Problem requirements: Set down the lines from the one containing "every facet ring" to the one containing "in imported if", both lines included, exactly as they stand and with no other lines.

Data to use:
● ● ● ●
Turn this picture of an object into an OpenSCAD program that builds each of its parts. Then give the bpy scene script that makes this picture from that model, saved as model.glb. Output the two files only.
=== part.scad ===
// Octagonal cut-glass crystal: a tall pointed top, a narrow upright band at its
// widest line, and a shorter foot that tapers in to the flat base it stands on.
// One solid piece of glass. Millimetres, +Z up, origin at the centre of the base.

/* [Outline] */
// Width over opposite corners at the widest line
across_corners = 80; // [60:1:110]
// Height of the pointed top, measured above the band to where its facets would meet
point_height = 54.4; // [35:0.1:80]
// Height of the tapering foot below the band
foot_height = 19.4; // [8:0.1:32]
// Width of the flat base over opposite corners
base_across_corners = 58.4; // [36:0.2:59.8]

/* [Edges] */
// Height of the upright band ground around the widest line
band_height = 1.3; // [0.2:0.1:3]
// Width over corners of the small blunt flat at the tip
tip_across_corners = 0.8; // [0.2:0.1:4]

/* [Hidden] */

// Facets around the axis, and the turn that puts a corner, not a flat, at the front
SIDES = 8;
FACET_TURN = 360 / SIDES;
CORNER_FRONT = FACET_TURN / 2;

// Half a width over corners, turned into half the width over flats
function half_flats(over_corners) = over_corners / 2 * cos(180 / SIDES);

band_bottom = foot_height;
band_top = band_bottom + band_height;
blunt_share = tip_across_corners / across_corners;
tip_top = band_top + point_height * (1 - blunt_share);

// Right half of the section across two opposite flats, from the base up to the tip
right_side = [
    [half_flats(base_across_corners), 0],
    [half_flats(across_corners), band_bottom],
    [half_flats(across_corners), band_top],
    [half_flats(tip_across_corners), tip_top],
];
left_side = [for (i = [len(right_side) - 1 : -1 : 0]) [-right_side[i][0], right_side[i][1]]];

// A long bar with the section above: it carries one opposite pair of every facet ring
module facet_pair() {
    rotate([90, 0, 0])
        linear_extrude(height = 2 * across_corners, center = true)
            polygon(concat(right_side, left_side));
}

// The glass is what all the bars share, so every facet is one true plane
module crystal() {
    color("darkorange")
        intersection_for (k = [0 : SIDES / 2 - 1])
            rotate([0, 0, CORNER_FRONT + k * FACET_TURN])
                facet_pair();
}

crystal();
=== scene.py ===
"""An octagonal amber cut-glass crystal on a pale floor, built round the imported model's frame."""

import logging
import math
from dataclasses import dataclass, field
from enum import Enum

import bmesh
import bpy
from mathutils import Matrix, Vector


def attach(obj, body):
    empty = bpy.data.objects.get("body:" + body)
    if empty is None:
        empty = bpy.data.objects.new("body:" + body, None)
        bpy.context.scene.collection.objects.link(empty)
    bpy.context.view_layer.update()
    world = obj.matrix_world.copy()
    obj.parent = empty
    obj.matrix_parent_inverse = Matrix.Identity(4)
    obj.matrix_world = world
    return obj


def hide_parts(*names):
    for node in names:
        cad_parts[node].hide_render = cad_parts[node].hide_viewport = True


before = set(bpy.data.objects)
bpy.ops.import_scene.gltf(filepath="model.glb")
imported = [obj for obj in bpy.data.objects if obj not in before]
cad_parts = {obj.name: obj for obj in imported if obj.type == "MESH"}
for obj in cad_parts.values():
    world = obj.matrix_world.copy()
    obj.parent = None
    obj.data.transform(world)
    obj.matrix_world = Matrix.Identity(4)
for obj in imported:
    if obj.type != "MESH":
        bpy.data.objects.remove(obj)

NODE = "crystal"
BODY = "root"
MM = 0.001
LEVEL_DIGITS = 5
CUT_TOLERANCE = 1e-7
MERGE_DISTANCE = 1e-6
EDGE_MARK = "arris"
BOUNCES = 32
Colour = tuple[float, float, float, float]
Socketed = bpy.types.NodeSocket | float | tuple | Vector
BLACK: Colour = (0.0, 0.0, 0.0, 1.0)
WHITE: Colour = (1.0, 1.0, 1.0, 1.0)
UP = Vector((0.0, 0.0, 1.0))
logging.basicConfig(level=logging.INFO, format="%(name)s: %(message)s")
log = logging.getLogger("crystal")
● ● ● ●
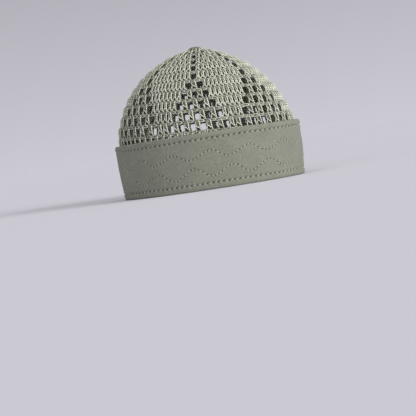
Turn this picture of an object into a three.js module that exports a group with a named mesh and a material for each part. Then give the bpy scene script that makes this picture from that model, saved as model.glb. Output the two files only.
● ● ● ●
Result of the task:
// A long bar with the section above: it carries one opposite pair of every facet ring
module facet_pair() {
    rotate([90, 0, 0])
        linear_extrude(height = 2 * across_corners, center = true)
            polygon(concat(right_side, left_side));
}

// The glass is what all the bars share, so every facet is one true plane
module crystal() {
    color("darkorange")
        intersection_for (k = [0 : SIDES / 2 - 1])
            rotate([0, 0, CORNER_FRONT + k * FACET_TURN])
                facet_pair();
}

crystal();
=== scene.py ===
"""An octagonal amber cut-glass crystal on a pale floor, built round the imported model's frame."""

import logging
import math
from dataclasses import dataclass, field
from enum import Enum

import bmesh
import bpy
from mathutils import Matrix, Vector


def attach(obj, body):
    empty = bpy.data.objects.get("body:" + body)
    if empty is None:
        empty = bpy.data.objects.new("body:" + body, None)
        bpy.context.scene.collection.objects.link(empty)
    bpy.context.view_layer.update()
    world = obj.matrix_world.copy()
    obj.parent = empty
    obj.matrix_parent_inverse = Matrix.Identity(4)
    obj.matrix_world = world
    return obj


def hide_parts(*names):
    for node in names:
        cad_parts[node].hide_render = cad_parts[node].hide_viewport = True


before = set(bpy.data.objects)
bpy.ops.import_scene.gltf(filepath="model.glb")
imported = [obj for obj in bpy.data.objects if obj not in before]
cad_parts = {obj.name: obj for obj in imported if obj.type == "MESH"}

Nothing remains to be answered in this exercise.